TASK TO CARRY OUT ▸ Give only the count of lines containing "scene".

######

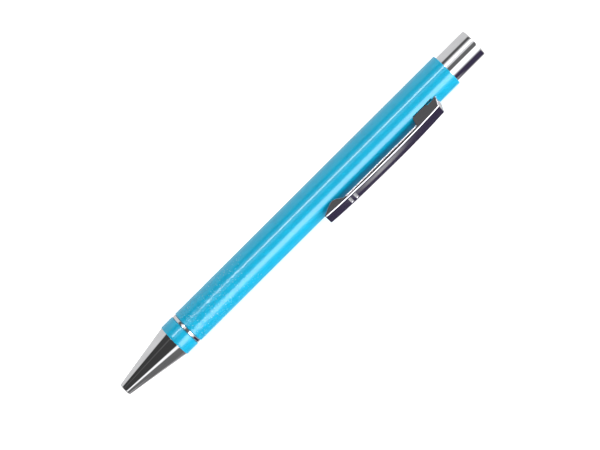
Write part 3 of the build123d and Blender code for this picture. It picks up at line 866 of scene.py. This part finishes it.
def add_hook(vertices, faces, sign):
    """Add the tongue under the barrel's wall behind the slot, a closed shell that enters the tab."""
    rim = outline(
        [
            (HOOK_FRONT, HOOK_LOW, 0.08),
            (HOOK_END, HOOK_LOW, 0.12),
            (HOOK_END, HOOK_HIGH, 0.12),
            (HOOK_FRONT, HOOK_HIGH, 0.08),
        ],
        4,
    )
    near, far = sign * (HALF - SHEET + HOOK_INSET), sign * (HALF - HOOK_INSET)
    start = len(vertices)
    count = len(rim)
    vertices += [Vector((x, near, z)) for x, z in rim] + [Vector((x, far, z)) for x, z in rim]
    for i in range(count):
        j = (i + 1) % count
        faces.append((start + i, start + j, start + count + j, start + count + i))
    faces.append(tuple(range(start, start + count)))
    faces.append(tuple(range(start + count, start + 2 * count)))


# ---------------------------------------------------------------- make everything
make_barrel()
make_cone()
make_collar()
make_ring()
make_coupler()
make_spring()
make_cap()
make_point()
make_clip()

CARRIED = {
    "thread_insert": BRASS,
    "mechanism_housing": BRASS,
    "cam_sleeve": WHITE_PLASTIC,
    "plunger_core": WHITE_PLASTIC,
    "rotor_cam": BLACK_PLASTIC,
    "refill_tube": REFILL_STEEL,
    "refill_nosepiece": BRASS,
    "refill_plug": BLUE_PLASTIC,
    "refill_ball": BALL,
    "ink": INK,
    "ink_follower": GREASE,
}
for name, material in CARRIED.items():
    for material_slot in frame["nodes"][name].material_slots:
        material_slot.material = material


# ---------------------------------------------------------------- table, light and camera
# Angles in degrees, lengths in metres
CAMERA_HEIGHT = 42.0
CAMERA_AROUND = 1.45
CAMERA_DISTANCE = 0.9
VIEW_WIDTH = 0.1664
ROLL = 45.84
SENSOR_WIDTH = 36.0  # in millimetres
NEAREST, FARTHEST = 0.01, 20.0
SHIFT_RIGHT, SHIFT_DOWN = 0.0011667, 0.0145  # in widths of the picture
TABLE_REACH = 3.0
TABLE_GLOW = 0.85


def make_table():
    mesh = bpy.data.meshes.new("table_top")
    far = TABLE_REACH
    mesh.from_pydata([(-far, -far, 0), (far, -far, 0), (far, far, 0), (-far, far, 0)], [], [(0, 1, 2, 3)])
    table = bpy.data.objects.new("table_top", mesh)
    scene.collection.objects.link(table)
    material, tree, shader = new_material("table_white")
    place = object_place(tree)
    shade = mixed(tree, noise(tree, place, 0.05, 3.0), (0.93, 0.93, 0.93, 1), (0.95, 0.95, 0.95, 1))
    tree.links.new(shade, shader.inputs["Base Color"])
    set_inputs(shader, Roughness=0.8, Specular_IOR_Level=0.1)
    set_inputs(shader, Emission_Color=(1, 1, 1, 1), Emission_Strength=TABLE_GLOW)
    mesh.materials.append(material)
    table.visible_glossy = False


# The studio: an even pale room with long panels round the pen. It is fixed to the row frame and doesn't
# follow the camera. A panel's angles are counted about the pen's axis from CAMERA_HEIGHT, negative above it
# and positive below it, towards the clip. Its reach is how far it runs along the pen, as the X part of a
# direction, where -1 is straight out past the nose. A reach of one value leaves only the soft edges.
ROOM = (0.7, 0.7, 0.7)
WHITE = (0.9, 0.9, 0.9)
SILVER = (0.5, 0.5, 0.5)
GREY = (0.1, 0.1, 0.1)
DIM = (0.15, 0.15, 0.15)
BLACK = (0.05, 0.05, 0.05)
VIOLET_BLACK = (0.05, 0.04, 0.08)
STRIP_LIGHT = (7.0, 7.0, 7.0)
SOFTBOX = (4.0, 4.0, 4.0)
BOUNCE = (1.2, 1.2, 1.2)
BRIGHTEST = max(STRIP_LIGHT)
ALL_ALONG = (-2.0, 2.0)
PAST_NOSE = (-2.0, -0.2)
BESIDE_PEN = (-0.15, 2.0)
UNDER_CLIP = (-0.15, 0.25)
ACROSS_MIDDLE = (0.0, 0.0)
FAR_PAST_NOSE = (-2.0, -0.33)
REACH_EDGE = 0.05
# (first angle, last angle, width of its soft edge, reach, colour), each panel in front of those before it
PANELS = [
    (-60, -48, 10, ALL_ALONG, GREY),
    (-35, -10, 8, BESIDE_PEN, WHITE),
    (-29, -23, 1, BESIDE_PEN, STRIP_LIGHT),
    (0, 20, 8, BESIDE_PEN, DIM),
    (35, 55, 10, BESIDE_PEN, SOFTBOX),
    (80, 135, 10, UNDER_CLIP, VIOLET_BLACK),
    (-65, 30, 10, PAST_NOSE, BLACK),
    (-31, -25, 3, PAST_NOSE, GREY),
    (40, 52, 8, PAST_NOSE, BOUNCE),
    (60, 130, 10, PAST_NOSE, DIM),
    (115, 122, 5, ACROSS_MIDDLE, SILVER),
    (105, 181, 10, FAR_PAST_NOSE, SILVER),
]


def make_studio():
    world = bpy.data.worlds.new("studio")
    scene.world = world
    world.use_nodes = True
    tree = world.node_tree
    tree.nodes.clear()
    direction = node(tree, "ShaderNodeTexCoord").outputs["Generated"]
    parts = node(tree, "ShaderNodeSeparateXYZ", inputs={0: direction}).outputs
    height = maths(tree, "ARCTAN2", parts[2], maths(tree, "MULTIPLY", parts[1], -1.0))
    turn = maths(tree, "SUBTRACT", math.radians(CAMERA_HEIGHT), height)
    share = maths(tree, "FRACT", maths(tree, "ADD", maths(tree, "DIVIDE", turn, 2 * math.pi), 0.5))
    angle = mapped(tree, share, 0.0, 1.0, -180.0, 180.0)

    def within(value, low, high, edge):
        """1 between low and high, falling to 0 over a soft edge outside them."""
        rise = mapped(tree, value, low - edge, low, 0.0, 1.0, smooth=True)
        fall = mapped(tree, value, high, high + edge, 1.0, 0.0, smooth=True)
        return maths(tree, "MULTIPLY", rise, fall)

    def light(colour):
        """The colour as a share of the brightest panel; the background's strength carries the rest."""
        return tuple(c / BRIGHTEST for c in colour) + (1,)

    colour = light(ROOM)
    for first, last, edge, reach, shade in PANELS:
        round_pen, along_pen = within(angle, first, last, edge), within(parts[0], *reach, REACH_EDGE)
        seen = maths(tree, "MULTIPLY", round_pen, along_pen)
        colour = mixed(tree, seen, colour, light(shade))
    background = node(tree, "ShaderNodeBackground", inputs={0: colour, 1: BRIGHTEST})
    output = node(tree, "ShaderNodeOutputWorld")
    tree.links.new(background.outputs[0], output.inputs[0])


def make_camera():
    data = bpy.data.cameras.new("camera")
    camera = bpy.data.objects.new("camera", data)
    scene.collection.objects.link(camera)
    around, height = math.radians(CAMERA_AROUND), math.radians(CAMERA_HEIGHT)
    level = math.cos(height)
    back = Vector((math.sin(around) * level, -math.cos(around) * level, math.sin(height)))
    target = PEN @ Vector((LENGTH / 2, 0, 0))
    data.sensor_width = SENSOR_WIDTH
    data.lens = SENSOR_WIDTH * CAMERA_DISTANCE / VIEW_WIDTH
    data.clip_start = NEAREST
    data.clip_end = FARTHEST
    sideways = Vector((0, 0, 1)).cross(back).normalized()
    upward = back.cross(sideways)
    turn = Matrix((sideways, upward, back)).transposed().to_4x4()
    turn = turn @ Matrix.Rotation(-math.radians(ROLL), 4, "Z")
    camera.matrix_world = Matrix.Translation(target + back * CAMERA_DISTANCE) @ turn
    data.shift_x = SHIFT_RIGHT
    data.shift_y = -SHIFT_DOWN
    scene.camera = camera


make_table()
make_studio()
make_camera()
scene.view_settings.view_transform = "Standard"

######

TASK ANSWER ▸ 6